Aktuell ist der Monat nur leicht zu kalt. Mit 14,7 Grad wird das langjährige Mittel von 15,2 Grad gerade mal um 0,5 Grad unterschritten. Bis zum 15. Juli gab es 105 Liter Regen, der Mittelwert liegt bei 115 Liter. Die Sonne geizte aber mit lediglich 73 Stunden kräftig. Normal wären 241 Stunden. Dass es bei den Temperaturen noch tiefer geht, belegte der 1. Juli 1962 mit gerade zwei Grad. "Werte zwischen 3,5 und sieben Grad wurden in vergangenen Jahrzehnten oft gemessen", berichtet Pfennig.

Auch beim Niederschlag war es mit 329 Litern im Jahr 1980 deutlich feuchter. Der trockenste Juli seit 1949 wurde mit nur 32,2 Litern Regen im Jahr 1964 aufgezeichnet. Im aktuellen Juli gab es noch keinen einzigen Sommertag mit 25 Grad. Der 5. Juli lag mit 23,9 Grad nur knapp darunter.

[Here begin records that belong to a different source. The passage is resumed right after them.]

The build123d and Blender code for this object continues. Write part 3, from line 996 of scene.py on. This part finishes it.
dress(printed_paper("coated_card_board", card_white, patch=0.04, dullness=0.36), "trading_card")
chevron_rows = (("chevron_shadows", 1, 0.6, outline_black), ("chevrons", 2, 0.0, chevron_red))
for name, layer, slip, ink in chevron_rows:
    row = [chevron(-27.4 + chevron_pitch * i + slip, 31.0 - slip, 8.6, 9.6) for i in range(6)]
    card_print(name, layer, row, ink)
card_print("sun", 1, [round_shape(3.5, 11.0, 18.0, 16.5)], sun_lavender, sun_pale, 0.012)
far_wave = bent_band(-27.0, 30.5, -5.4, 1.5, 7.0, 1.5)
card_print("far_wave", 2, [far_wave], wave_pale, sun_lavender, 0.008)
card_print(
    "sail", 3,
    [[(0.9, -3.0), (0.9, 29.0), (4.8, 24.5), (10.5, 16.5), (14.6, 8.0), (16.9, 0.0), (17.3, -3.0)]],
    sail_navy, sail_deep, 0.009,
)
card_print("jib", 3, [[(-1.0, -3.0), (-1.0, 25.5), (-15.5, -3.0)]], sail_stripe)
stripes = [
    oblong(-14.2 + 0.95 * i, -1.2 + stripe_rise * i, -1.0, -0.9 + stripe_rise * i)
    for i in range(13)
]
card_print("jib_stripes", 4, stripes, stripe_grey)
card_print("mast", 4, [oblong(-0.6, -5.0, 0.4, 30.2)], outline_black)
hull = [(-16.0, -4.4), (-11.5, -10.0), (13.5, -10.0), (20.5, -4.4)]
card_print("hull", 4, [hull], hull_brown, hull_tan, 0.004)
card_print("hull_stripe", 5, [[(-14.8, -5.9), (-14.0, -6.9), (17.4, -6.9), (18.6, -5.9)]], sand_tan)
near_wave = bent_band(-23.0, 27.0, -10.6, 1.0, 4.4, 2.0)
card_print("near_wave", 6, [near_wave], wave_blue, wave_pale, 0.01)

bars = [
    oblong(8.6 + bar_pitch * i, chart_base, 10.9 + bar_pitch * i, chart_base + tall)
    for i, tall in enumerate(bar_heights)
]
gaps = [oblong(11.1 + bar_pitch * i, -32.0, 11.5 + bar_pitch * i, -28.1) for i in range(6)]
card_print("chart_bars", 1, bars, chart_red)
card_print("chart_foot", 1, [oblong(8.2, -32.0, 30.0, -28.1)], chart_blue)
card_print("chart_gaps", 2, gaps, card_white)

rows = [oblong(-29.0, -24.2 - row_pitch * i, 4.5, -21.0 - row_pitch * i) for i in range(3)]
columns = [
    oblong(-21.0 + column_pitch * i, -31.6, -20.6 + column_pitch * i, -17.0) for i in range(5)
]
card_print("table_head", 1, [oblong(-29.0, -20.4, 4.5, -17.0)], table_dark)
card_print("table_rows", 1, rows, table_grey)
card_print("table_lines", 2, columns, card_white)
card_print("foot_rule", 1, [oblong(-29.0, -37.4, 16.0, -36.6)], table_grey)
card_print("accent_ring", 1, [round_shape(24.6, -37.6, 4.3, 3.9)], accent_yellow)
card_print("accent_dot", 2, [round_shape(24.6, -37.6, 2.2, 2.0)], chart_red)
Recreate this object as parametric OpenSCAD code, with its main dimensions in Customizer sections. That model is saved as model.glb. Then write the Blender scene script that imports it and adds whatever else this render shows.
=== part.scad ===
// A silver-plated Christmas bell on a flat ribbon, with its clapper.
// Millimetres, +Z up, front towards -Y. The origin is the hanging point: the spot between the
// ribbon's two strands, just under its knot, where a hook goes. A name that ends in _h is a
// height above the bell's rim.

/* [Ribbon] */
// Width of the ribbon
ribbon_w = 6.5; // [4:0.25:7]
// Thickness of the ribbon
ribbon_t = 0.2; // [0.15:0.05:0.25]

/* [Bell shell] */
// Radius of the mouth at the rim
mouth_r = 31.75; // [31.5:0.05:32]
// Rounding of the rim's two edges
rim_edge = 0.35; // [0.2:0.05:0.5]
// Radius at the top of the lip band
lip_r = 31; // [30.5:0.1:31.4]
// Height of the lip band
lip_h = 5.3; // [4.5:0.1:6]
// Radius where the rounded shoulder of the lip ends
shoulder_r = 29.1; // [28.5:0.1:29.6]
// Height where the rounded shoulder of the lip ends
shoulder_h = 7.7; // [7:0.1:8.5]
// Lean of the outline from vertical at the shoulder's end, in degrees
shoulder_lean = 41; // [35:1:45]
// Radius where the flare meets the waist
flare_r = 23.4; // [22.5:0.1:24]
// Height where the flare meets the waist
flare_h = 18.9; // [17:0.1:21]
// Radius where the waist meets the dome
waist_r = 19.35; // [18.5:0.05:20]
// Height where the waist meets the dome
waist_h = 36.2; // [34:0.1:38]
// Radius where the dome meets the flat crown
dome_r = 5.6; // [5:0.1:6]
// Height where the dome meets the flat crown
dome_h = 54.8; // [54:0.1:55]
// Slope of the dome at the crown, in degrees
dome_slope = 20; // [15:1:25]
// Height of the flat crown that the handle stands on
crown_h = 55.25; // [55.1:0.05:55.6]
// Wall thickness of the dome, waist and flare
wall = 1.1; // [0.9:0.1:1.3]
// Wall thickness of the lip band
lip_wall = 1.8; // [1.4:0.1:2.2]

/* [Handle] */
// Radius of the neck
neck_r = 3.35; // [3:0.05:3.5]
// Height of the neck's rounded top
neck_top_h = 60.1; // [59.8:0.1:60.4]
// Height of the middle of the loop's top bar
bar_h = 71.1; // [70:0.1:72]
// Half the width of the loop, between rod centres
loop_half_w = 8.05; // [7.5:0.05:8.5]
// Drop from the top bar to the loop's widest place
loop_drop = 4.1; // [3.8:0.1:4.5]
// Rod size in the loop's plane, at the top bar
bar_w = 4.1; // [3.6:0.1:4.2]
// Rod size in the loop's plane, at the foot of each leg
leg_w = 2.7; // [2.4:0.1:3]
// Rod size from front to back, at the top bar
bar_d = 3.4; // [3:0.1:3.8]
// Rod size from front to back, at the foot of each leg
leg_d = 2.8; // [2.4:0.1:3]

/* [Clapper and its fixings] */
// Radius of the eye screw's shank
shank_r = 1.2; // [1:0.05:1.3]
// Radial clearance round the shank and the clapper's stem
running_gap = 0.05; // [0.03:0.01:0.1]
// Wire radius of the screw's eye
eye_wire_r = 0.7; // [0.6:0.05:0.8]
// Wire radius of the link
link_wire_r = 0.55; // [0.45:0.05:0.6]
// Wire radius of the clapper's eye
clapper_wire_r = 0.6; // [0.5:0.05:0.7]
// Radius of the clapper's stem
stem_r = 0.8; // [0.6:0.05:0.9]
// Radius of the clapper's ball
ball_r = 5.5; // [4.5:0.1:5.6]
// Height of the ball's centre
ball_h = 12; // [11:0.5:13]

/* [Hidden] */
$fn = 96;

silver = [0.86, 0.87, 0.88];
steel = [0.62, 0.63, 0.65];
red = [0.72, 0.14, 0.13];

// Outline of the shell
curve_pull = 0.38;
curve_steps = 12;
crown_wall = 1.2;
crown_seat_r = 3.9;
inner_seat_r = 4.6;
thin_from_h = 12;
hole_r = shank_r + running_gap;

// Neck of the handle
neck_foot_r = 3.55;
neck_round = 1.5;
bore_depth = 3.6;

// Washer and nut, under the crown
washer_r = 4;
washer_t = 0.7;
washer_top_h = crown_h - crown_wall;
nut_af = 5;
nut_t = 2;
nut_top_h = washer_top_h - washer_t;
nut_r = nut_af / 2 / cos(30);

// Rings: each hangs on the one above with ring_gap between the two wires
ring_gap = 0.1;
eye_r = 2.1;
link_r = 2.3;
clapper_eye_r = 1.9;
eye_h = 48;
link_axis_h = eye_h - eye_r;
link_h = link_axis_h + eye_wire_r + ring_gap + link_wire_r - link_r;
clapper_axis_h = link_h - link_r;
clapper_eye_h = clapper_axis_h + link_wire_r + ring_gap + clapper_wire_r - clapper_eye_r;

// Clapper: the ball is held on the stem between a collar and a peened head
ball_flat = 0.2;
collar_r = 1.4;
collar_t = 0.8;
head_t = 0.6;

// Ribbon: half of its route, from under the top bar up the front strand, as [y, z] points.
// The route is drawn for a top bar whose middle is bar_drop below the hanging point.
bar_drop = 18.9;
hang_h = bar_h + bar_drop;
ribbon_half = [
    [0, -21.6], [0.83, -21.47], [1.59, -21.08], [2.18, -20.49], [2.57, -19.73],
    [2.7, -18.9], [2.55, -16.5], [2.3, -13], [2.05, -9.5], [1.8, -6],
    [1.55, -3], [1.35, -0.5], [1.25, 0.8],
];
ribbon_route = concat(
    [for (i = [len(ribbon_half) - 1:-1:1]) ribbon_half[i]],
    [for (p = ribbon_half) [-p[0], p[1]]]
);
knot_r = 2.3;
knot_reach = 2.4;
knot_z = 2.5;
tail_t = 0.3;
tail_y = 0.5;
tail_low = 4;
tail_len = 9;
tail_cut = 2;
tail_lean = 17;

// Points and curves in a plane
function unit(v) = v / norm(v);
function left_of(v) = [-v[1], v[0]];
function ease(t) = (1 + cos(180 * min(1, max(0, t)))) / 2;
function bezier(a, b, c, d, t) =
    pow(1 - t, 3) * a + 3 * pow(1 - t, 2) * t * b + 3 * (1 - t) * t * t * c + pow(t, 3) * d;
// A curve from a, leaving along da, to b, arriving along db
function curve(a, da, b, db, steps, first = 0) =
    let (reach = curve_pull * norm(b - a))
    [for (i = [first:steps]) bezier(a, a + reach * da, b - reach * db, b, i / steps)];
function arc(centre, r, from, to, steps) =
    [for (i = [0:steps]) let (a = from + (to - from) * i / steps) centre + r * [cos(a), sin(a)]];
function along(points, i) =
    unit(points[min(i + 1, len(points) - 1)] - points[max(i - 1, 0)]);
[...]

Viele Menschen haben immer noch den Traumsommer 2003 in Erinnerung. "Doch lang anhaltende Hochdrucklagen sind bei uns im Sommer eher die Ausnahme", so Pfennig. Schuld daran ist die Polarfront, die Grenzfläche zwischen kalter und warmer Luft, an der sich häufig Tiefdruckgebiete in der Westwinddrift bilden. Mehr als zwei bis drei Tage anhaltend schönes Wetter sind selten drin. Acht bis zehn Tage Hochdruckeinfluss sind die Ausnahme.

Aktuell wird Deutschland von einem so genannten "Kaltlufttrog" überdeckt. So bezeichnen Meteorologen die kalte Luft in der Höhe, die mit ihrer Labilität immer aufs neue Schauer erzeugt. Im Gegenzug schaufelt der "Trog" auf seiner Vorderseite warme Luft in den Mittelmeerraum und Osteuropa. Dort stöhnen die Menschen über die große Hitze.

Bis Mittwoch dieser Woche soll es laut Wetterprognosen mit den Temperaturen leicht bergauf gehen. Doch ab Donnerstag kocht die Atmosphäre mit Gewittern schon wieder über, und die Temperaturen gehen wohl wieder auf Talfahrt.

Etwas Hoffnung vermitteln lediglich langfristige Wettermodelle, die für die letzte Julidekade eine Wetterbesserung voraussagen.